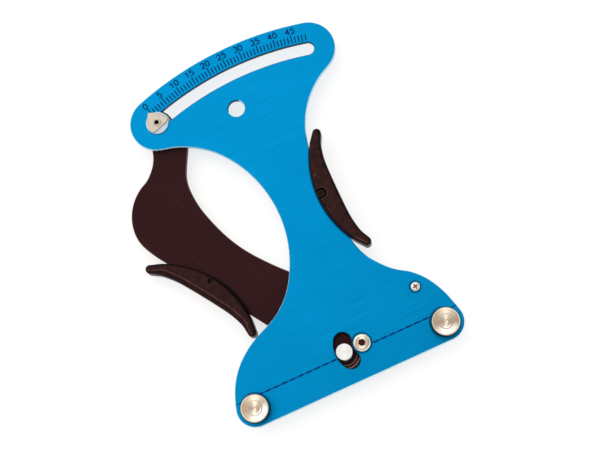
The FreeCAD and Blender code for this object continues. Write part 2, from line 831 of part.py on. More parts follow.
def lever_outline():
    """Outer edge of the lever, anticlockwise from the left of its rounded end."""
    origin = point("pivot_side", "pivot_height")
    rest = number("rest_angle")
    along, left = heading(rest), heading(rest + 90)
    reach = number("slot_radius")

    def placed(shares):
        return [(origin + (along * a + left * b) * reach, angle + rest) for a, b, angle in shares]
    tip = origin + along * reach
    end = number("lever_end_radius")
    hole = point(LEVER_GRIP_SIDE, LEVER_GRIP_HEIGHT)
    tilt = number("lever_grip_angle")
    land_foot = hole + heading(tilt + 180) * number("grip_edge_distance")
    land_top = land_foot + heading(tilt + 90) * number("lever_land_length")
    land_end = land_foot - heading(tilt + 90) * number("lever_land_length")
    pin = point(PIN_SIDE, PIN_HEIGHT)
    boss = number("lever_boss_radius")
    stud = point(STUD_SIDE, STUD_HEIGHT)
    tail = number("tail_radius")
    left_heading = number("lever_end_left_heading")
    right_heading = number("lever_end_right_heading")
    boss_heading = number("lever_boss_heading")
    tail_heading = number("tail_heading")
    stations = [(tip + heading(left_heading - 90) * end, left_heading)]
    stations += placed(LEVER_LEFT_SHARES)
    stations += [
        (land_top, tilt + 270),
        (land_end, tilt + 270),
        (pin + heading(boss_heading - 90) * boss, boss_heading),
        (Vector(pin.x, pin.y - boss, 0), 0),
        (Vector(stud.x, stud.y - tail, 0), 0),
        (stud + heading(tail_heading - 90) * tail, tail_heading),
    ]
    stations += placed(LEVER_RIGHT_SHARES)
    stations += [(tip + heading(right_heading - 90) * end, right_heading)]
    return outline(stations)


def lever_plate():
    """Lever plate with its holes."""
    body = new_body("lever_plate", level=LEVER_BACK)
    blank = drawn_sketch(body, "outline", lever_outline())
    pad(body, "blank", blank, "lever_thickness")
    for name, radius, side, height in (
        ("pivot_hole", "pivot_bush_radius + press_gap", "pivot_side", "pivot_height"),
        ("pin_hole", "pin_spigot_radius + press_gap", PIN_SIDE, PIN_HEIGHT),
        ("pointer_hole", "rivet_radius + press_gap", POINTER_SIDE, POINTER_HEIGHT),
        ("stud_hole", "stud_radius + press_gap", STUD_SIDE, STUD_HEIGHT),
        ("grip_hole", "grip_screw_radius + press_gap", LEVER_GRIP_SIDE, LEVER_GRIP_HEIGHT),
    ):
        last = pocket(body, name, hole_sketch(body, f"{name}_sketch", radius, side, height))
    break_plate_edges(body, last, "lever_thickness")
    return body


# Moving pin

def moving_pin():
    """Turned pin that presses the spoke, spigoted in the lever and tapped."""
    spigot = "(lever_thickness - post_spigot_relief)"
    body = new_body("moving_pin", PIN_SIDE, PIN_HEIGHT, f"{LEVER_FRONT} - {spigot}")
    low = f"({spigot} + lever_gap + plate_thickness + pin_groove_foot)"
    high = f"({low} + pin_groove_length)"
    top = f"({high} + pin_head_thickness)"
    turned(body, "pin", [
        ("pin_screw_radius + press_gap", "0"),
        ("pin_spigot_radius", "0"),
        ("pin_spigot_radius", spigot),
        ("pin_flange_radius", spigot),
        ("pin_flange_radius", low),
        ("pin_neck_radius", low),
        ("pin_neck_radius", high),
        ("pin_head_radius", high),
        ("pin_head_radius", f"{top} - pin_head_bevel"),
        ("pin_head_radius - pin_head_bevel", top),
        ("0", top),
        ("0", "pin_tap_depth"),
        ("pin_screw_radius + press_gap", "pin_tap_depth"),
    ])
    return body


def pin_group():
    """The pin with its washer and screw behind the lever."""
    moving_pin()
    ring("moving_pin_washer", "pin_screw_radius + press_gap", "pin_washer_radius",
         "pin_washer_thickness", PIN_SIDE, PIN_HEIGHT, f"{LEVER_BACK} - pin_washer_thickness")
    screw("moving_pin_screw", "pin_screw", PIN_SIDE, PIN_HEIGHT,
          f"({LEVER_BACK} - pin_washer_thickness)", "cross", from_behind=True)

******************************

YOUR INSTRUCTIONS — Write out the listing once more, matching it exactly.

ANSWER FOR THE TASK —
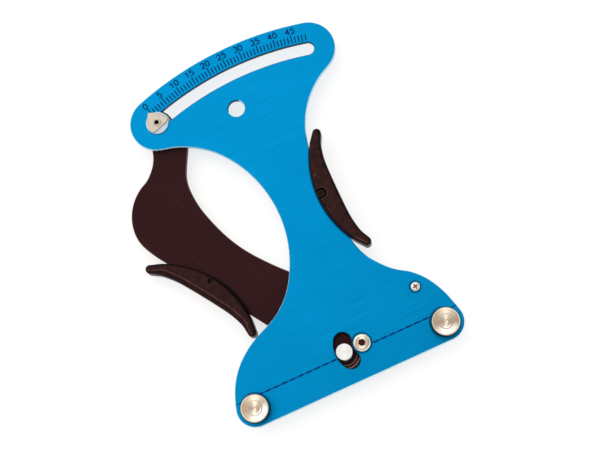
The FreeCAD and Blender code for this object continues. Write part 2, from line 831 of part.py on. More parts follow.
def lever_outline():
    """Outer edge of the lever, anticlockwise from the left of its rounded end."""
    origin = point("pivot_side", "pivot_height")
    rest = number("rest_angle")
    along, left = heading(rest), heading(rest + 90)
    reach = number("slot_radius")

    def placed(shares):
        return [(origin + (along * a + left * b) * reach, angle + rest) for a, b, angle in shares]
    tip = origin + along * reach
    end = number("lever_end_radius")
    hole = point(LEVER_GRIP_SIDE, LEVER_GRIP_HEIGHT)
    tilt = number("lever_grip_angle")
    land_foot = hole + heading(tilt + 180) * number("grip_edge_distance")
    land_top = land_foot + heading(tilt + 90) * number("lever_land_length")
    land_end = land_foot - heading(tilt + 90) * number("lever_land_length")
    pin = point(PIN_SIDE, PIN_HEIGHT)
    boss = number("lever_boss_radius")
    stud = point(STUD_SIDE, STUD_HEIGHT)
    tail = number("tail_radius")
    left_heading = number("lever_end_left_heading")
    right_heading = number("lever_end_right_heading")
    boss_heading = number("lever_boss_heading")
    tail_heading = number("tail_heading")
    stations = [(tip + heading(left_heading - 90) * end, left_heading)]
    stations += placed(LEVER_LEFT_SHARES)
    stations += [
        (land_top, tilt + 270),
        (land_end, tilt + 270),
        (pin + heading(boss_heading - 90) * boss, boss_heading),
        (Vector(pin.x, pin.y - boss, 0), 0),
        (Vector(stud.x, stud.y - tail, 0), 0),
        (stud + heading(tail_heading - 90) * tail, tail_heading),
    ]
    stations += placed(LEVER_RIGHT_SHARES)
    stations += [(tip + heading(right_heading - 90) * end, right_heading)]
    return outline(stations)


def lever_plate():
    """Lever plate with its holes."""
    body = new_body("lever_plate", level=LEVER_BACK)
    blank = drawn_sketch(body, "outline", lever_outline())
    pad(body, "blank", blank, "lever_thickness")
    for name, radius, side, height in (
        ("pivot_hole", "pivot_bush_radius + press_gap", "pivot_side", "pivot_height"),
        ("pin_hole", "pin_spigot_radius + press_gap", PIN_SIDE, PIN_HEIGHT),
        ("pointer_hole", "rivet_radius + press_gap", POINTER_SIDE, POINTER_HEIGHT),
        ("stud_hole", "stud_radius + press_gap", STUD_SIDE, STUD_HEIGHT),
        ("grip_hole", "grip_screw_radius + press_gap", LEVER_GRIP_SIDE, LEVER_GRIP_HEIGHT),
    ):
        last = pocket(body, name, hole_sketch(body, f"{name}_sketch", radius, side, height))
    break_plate_edges(body, last, "lever_thickness")
    return body


# Moving pin

def moving_pin():
    """Turned pin that presses the spoke, spigoted in the lever and tapped."""
    spigot = "(lever_thickness - post_spigot_relief)"
    body = new_body("moving_pin", PIN_SIDE, PIN_HEIGHT, f"{LEVER_FRONT} - {spigot}")
    low = f"({spigot} + lever_gap + plate_thickness + pin_groove_foot)"
    high = f"({low} + pin_groove_length)"
    top = f"({high} + pin_head_thickness)"
    turned(body, "pin", [
        ("pin_screw_radius + press_gap", "0"),
        ("pin_spigot_radius", "0"),
        ("pin_spigot_radius", spigot),
        ("pin_flange_radius", spigot),
        ("pin_flange_radius", low),
        ("pin_neck_radius", low),
        ("pin_neck_radius", high),
        ("pin_head_radius", high),
        ("pin_head_radius", f"{top} - pin_head_bevel"),
        ("pin_head_radius - pin_head_bevel", top),
        ("0", top),
        ("0", "pin_tap_depth"),
        ("pin_screw_radius + press_gap", "pin_tap_depth"),
    ])
    return body


def pin_group():
    """The pin with its washer and screw behind the lever."""
    moving_pin()
    ring("moving_pin_washer", "pin_screw_radius + press_gap", "pin_washer_radius",
         "pin_washer_thickness", PIN_SIDE, PIN_HEIGHT, f"{LEVER_BACK} - pin_washer_thickness")
    screw("moving_pin_screw", "pin_screw", PIN_SIDE, PIN_HEIGHT,
          f"({LEVER_BACK} - pin_washer_thickness)", "cross", from_behind=True)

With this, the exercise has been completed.